ACTION 10. Crack down on the manufacture and selling of offensive merchandise
The licensing regime can be used to address the issue of street stall traders selling offensive merchandise around football stadiums and in other locations. The types of merchandise that would be banned would be those that explicitly promote terrorist groups or are evidently sectarian against other religious groups. We support a crackdown on those traders providing such merchandise.
ACTION 11. Improve engagement with football supporters, stewards and safety officers and work with fans and clubs to review kick-off times and offer tickets at reduced rates to promote family attendance
Football supporters should be as involved in the fight against sectarianism as possible. The vast majority of fans attend matches in order to enjoy and celebrate their club and football more widely. Their behaviour is impeccable and they do not support the actions of a bigoted minority. These fans need to be engaged in the process so that they can challenge the misbehaviour of a small number of their peers. Additionally, stewards and safety officers should receive training on how to address sectarian behaviour by fans. Reviewing kick-off times and encouraging a family atmosphere at matches by offering tickets for children at reduced rates should also be considered.

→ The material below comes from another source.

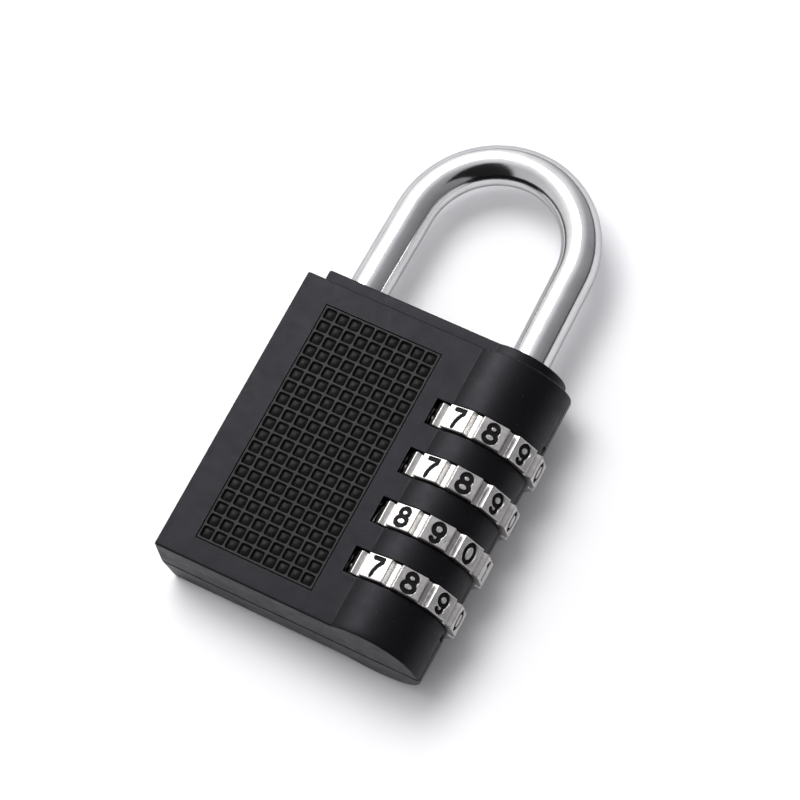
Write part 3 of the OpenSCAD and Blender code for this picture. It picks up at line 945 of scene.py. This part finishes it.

ACTION 12. Require clubs to show leadership in tackling the bad behaviour of fans and deduct league points and fines
Football clubs need to take a lead on dealing with the sectarian behaviour of their supporters. If the clubs do not take the necessary action, football clubs that fail to take action to prevent fans from behaving in a sectarian way would face a range of tough new sanctions including – warnings, fines, and if behaviour does not improve, the deduction of league points. Scottish Labour is urging the Scottish Premier League (SPL) to make the necessary rule changes to put these sanctions in place. Any money generated from fines would be ring-fenced and ploughed straight back into anti-sectarianism organisations and initiatives, such as Labour’s proposal for a new ‘Stamp out sectarianism’ campaign.